(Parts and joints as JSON)

-*-

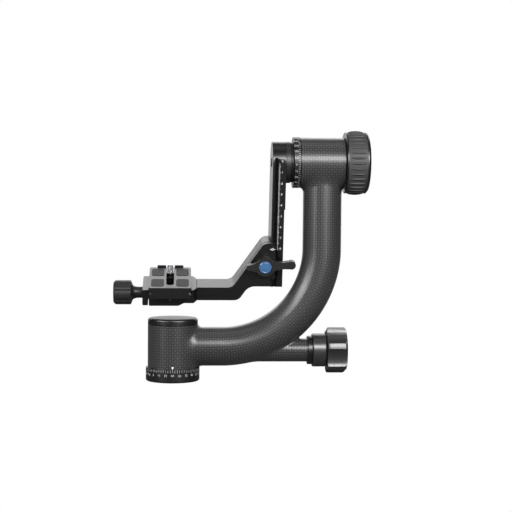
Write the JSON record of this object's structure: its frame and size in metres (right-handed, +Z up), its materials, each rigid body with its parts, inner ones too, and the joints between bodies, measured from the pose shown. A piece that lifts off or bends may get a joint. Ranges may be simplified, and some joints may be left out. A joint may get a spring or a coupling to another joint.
{
  "type": "gimbal tripod head",
  "caption": "J-shaped carbon gimbal head: pan base, cross tube with tilt lock knob, swing arm with mm scale, and a sliding cradle with a dovetail quick release clamp.",
  "frame": {"origin": "centre of the tripod socket's mouth on the underside of the base", "axes": "+Z up along the pan axis, +X from the pan axis towards the upright of the arm and along the tilt axis, +Y to the back; the swing arm rests tilted 14.5 degrees about +X, as pictured"},
  "size_m": [0.2279, 0.0778, 0.2238],
  "materials": {
    "black_anodised": "satin black anodised",
    "grey_anodised": "satin dark grey anodised",
    "carbon": "woven carbon fibre under satin resin",
    "steel": "bright turned steel",
    "brass": "turned",
    "rubber": "matt ribbed rubber",
    "blue_anodised": "satin blue anodised"
  },
  "bodies": {
    "base": {"base_disc": "black_anodised", "dial_ring": "black_anodised", "thread_bush": "steel", "pan_spindle": "steel", "spindle_washer": "steel", "spindle_nut": "steel", "base_screw_1": "steel", "base_screw_2": "steel", "base_screw_3": "steel"},
    "arm": {"carbon_arm": "carbon", "pan_housing": "grey_anodised", "base_cap": "black_anodised", "branch_flange": "black_anodised", "pan_bearing_low": "steel", "pan_bearing_high": "steel", "tilt_ring": "black_anodised", "tilt_housing": "grey_anodised", "tilt_bearing_left": "steel", "tilt_bearing_right": "steel", "tilt_end_plate": "black_anodised"},
    "pan_shoe": {"brake_shoe": "brass"},
    "pan_knob": {"lock_rod": "steel", "pan_knob_collar": "grey_anodised", "pan_knob_grip": "grey_anodised"},
    "tilt_disc": {"pressure_disc": "brass"},
    "tilt_knob": {"tilt_screw": "steel", "tilt_knob_core": "black_anodised", "tilt_knob_grip": "rubber"},
    "swing": {"swing_arm": "black_anodised", "hub_flange": "grey_anodised", "tilt_shaft": "steel", "shaft_bolt": "steel", "shaft_cap": "grey_anodised", "shaft_collar": "steel", "rail_stop": "steel"},
    "cradle": {"cradle": "black_anodised", "rear_jaw": "black_anodised", "rear_jaw_screw_1": "steel", "rear_jaw_screw_2": "steel", "jaw_stud": "steel", "jaw_pin": "steel", "clamp_body": "black_anodised", "clamp_screw_1": "steel", "clamp_screw_2": "steel", "clamp_stud": "steel", "guide_pin_1": "steel", "guide_pin_2": "steel"},
    "front_jaw": {"front_jaw": "black_anodised"},
    "lever": {"wing_lever": "grey_anodised"},
    "button": {"lever_button": "blue_anodised"},
    "clamp_jaw": {"clamp_jaw": "black_anodised"},
    "clamp_knob": {"clamp_knob": "grey_anodised"},
    "plate": {"quick_plate": "grey_anodised", "pad_1": "rubber", "pad_2": "rubber", "pad_3": "rubber", "pad_4": "rubber", "plate_lips": "black_anodised"},
    "screw_carriage": {"screw_washer": "steel"},
    "camera_screw": {"camera_screw": "steel"}
  },
  "joints": [
    {"name": "pan", "type": "hinge", "parent": "base", "child": "arm", "pos_m": [0, 0, 0.03], "axis": [0, 0, 1], "continuous": true},
    {"name": "pan_shoe_slide", "type": "slide", "parent": "arm", "child": "pan_shoe", "axis": [1, 0, 0], "range_m": [0, 0.001]},
    {"name": "pan_knob_turn", "type": "hinge", "parent": "pan_shoe", "child": "pan_knob", "pos_m": [0.14, 0, 0.02695], "axis": [1, 0, 0], "range_deg": [0, 360]},
    {"name": "tilt", "type": "hinge", "parent": "arm", "child": "swing", "pos_m": [0.12, 0, 0.1953], "axis": [1, 0, 0], "continuous": true},
    {"name": "tilt_disc_slide", "type": "slide", "parent": "arm", "child": "tilt_disc", "axis": [1, 0, 0], "range_m": [0, 0.001]},
    {"name": "tilt_knob_turn", "type": "hinge", "parent": "tilt_disc", "child": "tilt_knob", "pos_m": [0.16, 0, 0.1953], "axis": [1, 0, 0], "range_deg": [0, 360]},
    {"name": "height", "type": "slide", "parent": "swing", "child": "cradle", "axis": [0, -0.2504, 0.9681], "range_m": [0, 0.06]},
    {"name": "front_jaw_slide", "type": "slide", "parent": "cradle", "child": "front_jaw", "axis": [0, -0.9681, -0.2504], "range_m": [0, 0.0012]},
    {"name": "lever_turn", "type": "hinge", "parent": "front_jaw", "child": "lever", "pos_m": [0.082, -0.00291, 0.10272], "axis": [0, -0.9681, -0.2504], "range_deg": [0, 120]},
    {"name": "button_press", "type": "slide", "parent": "lever", "child": "button", "axis": [0, 0.9681, 0.2504], "range_m": [0, 0.001], "stiffness_N_per_m": 400, "springref_m": -0.0005},
    {"name": "clamp_jaw_slide", "type": "slide", "parent": "cradle", "child": "clamp_jaw", "axis": [-1, 0, 0], "range_m": [0, 0.004]},
    {"name": "clamp_knob_turn", "type": "hinge", "parent": "clamp_jaw", "child": "clamp_knob", "pos_m": [-0.045, 0.02021, 0.0772], "axis": [-1, 0, 0], "range_deg": [0, 720]},
    {"name": "plate_slide", "type": "slide", "parent": "cradle", "child": "plate", "axis": [0, 0.9681, 0.2504], "range_m": [-0.0048, 0.0048]},
    {"name": "screw_slide", "type": "slide", "parent": "plate", "child": "screw_carriage", "axis": [0, -0.9681, -0.2504], "range_m": [0, 0.034]},
    {"name": "camera_screw_turn", "type": "hinge", "parent": "screw_carriage", "child": "camera_screw", "pos_m": [-0.0027, 0.03186, 0.09488], "axis": [0, -0.2504, 0.9681], "continuous": true}
  ],
  "couplings": [
    {"joint": "pan_shoe_slide", "follows": "pan_knob_turn", "m_per_rad": 0.00015915},
    {"joint": "tilt_disc_slide", "follows": "tilt_knob_turn", "m_per_rad": 0.00015915},
    {"joint": "front_jaw_slide", "follows": "lever_turn", "m_per_rad": 0.00057296},
    {"joint": "clamp_knob_turn", "follows": "clamp_jaw_slide", "rad_per_m": 3141.6}
  ]
}
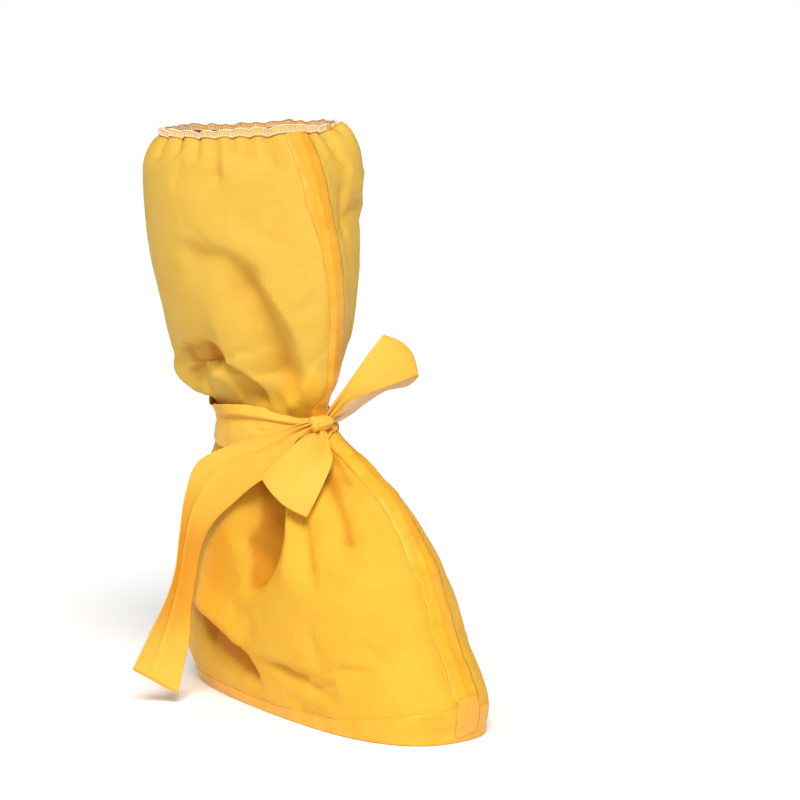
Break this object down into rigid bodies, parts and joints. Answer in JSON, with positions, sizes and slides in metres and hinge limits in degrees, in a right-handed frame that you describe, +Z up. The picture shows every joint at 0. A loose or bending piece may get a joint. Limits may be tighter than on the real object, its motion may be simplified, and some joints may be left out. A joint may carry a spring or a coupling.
{
  "type": "anti-slip shoe cover",
  "caption": "Knee-high protective boot cover with elastic hem, taped seams, flat sole and a wide ankle strap tied in a half bow, in its worn form.",
  "frame": {"origin": "on the inside of the sole, where the foot stands, in the plane of the front seam", "axes": "+Z up the leg, -Y towards the toe, +X towards the wearer's left"},
  "size_m": [0.1943, 0.3343, 0.432],
  "materials": {
    "coated_nonwoven": "satin",
    "seam_tape": "satin",
    "sole_sheet": "matte",
    "hem": "matte",
    "strap": "satin"
  },
  "bodies": {
    "root": {"upper": "coated_nonwoven", "sole": "sole_sheet", "sole_seam_tape": "seam_tape", "front_seam_tape": "seam_tape", "toe_patch": "seam_tape", "top_elastic_hem": "hem", "ankle_band": "strap", "bow_knot": "strap", "bow_loop": "strap", "long_tail": "strap", "short_tail": "strap"}
  },
  "joints": []
}
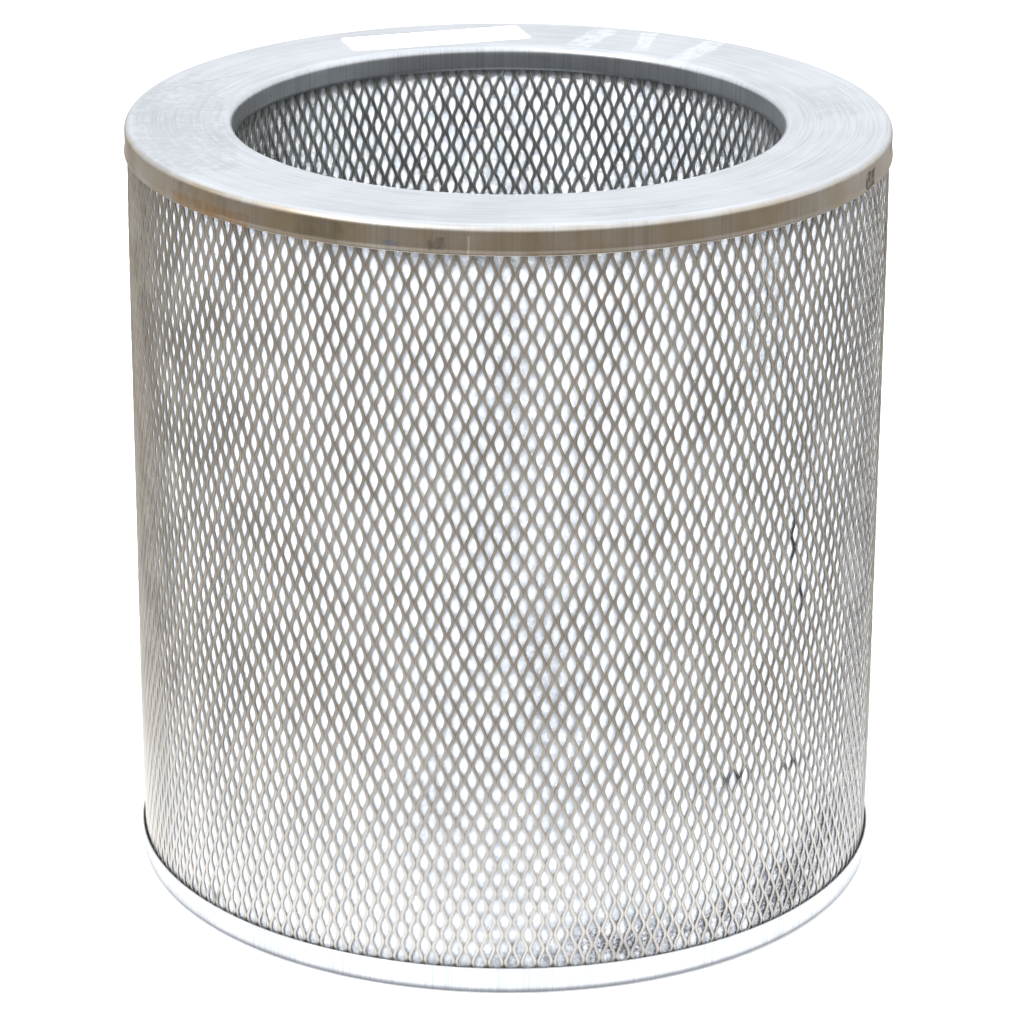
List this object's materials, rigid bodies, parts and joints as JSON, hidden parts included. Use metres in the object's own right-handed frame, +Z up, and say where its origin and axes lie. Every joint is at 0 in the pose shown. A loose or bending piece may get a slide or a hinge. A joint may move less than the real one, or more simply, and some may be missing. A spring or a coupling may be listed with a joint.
{
  "type": "annular filter canister",
  "caption": "Cylindrical dust and odour filter canister: expanded-metal guards over white fleece round a carbon bed, with pressed steel ring caps and an open core.",
  "frame": {"origin": "on the canister's axis, at the lower cap's outer face, where it stands", "axes": "+Z up along the canister's axis; -Y is the front, and the label is on top towards +Y"},
  "size_m": [0.382, 0.382, 0.3907],
  "materials": {
    "galvanised_cap": "pressed from hot-dip galvanised sheet, satin, with circular rub marks",
    "galvanised_mesh": "galvanised raised expanded metal",
    "inner_mesh": "galvanised raised expanded metal, dusty",
    "nonwoven_fleece": "white fibrous nonwoven, carbon dust stains",
    "carbon_granules": "granulated activated carbon, matt black",
    "wool_felt": "grey needled felt",
    "urethane_sealant": "set sealant, cream",
    "seam_tape": "white polypropylene tape",
    "label_paper": "blank white self-adhesive paper"
  },
  "bodies": {
    "root": {"top_end_cap": "galvanised_cap", "bottom_end_cap": "galvanised_cap", "outer_guard": "galvanised_mesh", "inner_guard": "inner_mesh", "outer_fleece": "nonwoven_fleece", "inner_fleece": "nonwoven_fleece", "outer_fleece_seam_tape": "seam_tape", "inner_fleece_seam_tape": "seam_tape", "top_outer_sealant": "urethane_sealant", "top_inner_sealant": "urethane_sealant", "bottom_outer_sealant": "urethane_sealant", "bottom_inner_sealant": "urethane_sealant", "top_felt_pad": "wool_felt", "bottom_felt_pad": "wool_felt", "carbon_bed": "carbon_granules", "paper_label": "label_paper"}
  },
  "joints": []
}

-*-

DIRECTIONS: Only a number is wanted: how many lines of the material above hold "rigid"?

SOLVED EXERCISE: 3